Un autre bureau, situé à Kfarhabab dans le Kesrouan, une région à prédominance chrétienne, n'a de son côté reçu aucun refus de visa cette semaine. « Nous avons un groupe WhatsApp avec tous les agents de voyages. Nous avons entendu beaucoup d'échos à ce sujet, certains visas ont été acceptés et d'autres refusés », explique Raymonda Sayegh, responsable du bureau. « De mon côté, je ne peux ni affirmer ni démentir cette information, mais la majorité des personnes qui ont reçu des visas rejetés sont des musulmans. De mon côté, tous mes clients chrétiens ont été acceptés. »

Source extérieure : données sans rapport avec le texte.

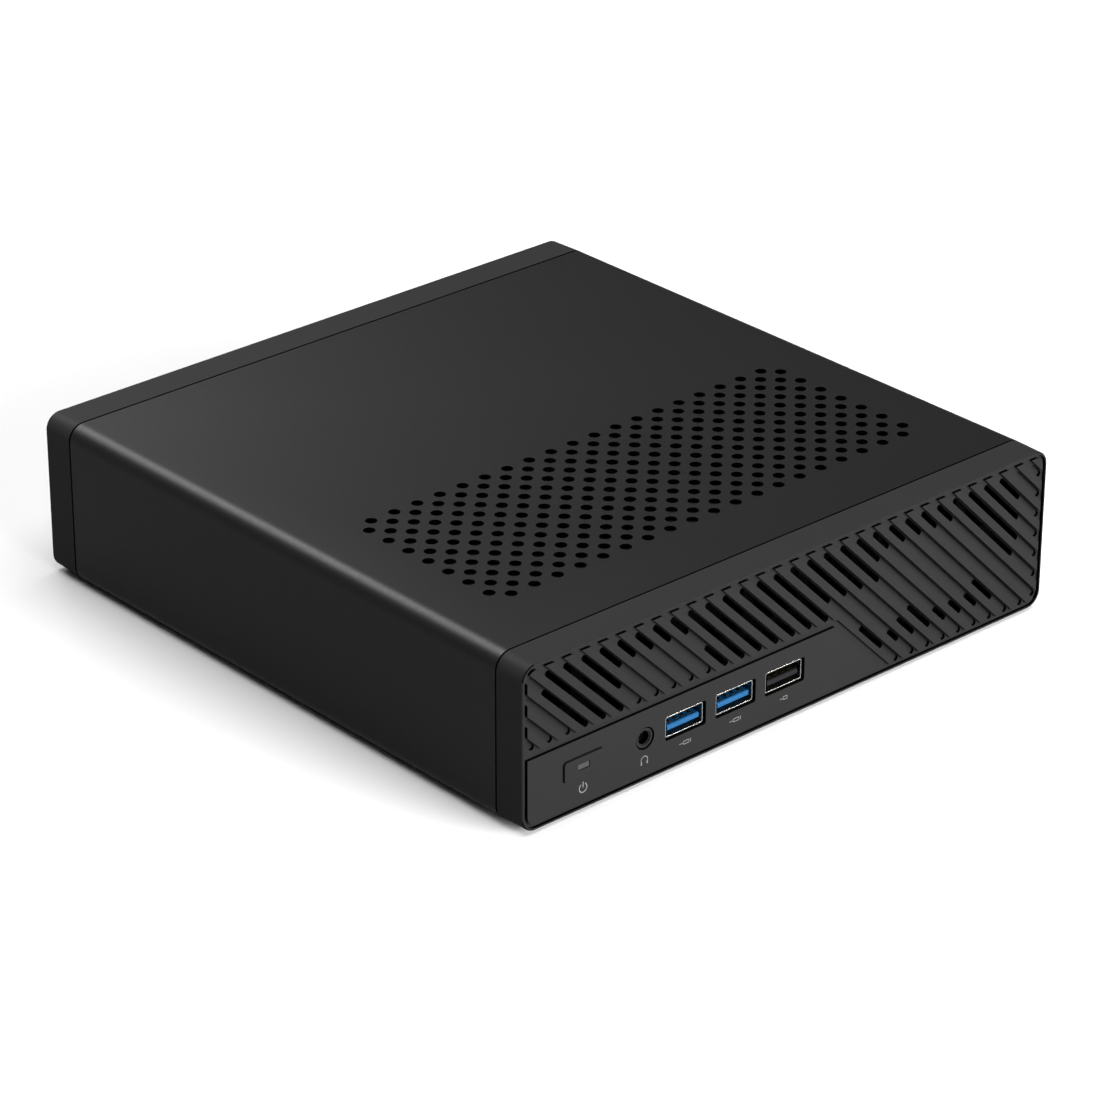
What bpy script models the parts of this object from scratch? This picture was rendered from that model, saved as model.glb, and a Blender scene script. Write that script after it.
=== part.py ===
"""Mini pc: a perforated metal sleeve on rubber feet, and a chassis that slides out of its front.

Frame: metres, +Z up, front face towards -Y, origin at the middle of the footprint.
"""

import math

import bmesh
import bpy
from mathutils import Matrix, Vector

MM = 0.001

# Overall
WIDTH = 189.0 * MM
DEPTH = 196.0 * MM
BODY_HEIGHT = 47.4 * MM
FOOT_DROP = 0.6 * MM
CORNER_RADIUS = 4.8 * MM
GAP = 0.3 * MM
SEAM = 0.35 * MM

# Sleeve
SLEEVE_WALL = 1.2 * MM
FRONT_BAND = 9.26 * MM
REAR_BAND = 11.0 * MM
VENT_DIAMETER = 3.3 * MM
VENT_PITCH_X = 7.83 * MM
VENT_PITCH_Y = 3.92 * MM
VENT_ROWS = 15
VENT_FIRST_ROW = 31.7 * MM
VENT_SIDE_MARGIN = 20.1 * MM
FOOT_DIAMETER = 14.0 * MM
FOOT_INSET = 24.0 * MM
FOOT_SEAT_DEPTH = 0.6 * MM

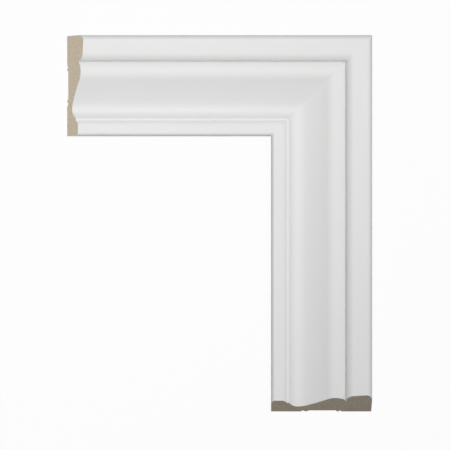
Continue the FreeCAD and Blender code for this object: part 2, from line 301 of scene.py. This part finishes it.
def quirk_members(size, at):
    """The slot at the quirk, and the tighter curves of the ovolo and the crown beside it."""
    quirk, ovolo_centre, crown_centre = at["quirk"], at["ovolo_centre"], at["crown_centre"]
    ovolo, crown = size.ovolo_radius, (quirk - crown_centre).length
    foot_start = point_on_arc(ovolo_centre, ovolo, quirk.x - size.foot_width)
    foot_centre = foot_start.lerp(ovolo_centre, size.foot_radius / ovolo)
    lip_end = point_on_arc(crown_centre, crown, quirk.x + size.lip_width)
    lip_centre = lip_end.lerp(crown_centre, size.lip_radius / crown)
    slot_end = quirk.x + size.quirk_overlap
    slot_start = slot_end - size.quirk_width
    lip_start = point_on_arc(lip_centre, size.lip_radius, slot_end)
    return {
        "foot_start": foot_start,
        "foot_centre": foot_centre,
        "foot_end": point_on_arc(foot_centre, size.foot_radius, slot_start),
        "quirk_foot": Vector(((slot_start + slot_end) / 2, lip_start.y - size.quirk_depth)),
        "lip_start": lip_start,
        "lip_centre": lip_centre,
        "lip_end": lip_end,
    }


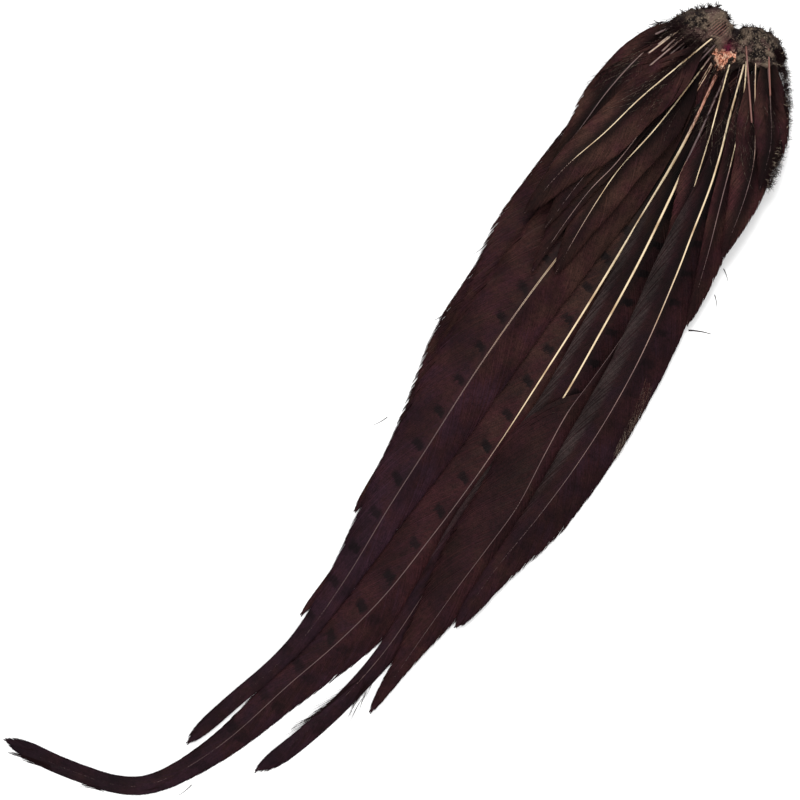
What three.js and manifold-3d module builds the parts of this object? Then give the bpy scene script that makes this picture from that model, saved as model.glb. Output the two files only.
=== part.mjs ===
// A whole pheasant tail, dyed dark and dried, lying on its back with the underside of the feathers
// up. Eighteen tail feathers and the cut quills of a few covert feathers grow from one piece of
// dried skin, the tail root. Millimetres, +Z up, +X from the root towards the feather tips. The
// origin is on the flat side that the root rests on.
import * as THREE from 'three';
import { mergeVertices } from 'three/addons/utils/BufferGeometryUtils.js';
import Module from 'manifold-3d';

const wasm = await Module();
wasm.setup();

// Tail root: a pad of dried skin with two lobes, seen from above as a closed outline.
const ROOT_OUTLINE = [
  [8, -20], [7, -12], [7, -5], [10, 0], [12, 5], [7, 9], [2, 14], [0, 20], [-1, 27], [-6, 31],
  [-13, 29], [-18, 23], [-20, 16], [-19, 9], [-15, 4], [-13, -2], [-16, -9], [-17, -15],
  [-12, -21], [-6, -27], [1, -30], [7, -27],
];
const ROOT_MIDDLE = [-4, 0];
// The pad's profile: how far out its wall stands, as a share of the outline, at each height.
const ROOT_PROFILE = [[0.93, 0], [1, 2.5], [1, 8], [0.93, 12], [0.76, 15.5], [0.45, 17.5]];
const ROOT_TOP = 18.5;
const ROOT_OUTLINE_STEPS = 38;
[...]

En octobre 2021, les Émirats, à l'instar de l'Arabie saoudite, de Bahreïn et du Koweït, avaient rappelé leurs diplomates du Liban, au lendemain d'une grave crise diplomatique entre Beyrouth et les pays du Golfe, déclenchée par des propos polémiques du ministre libanais de l'Information d'alors, Georges Cordahi, sur le Yémen. Des propos qu'il avait tenus avant d'être nommé à son poste. Une détente avait toutefois eu lieu en avril 2022.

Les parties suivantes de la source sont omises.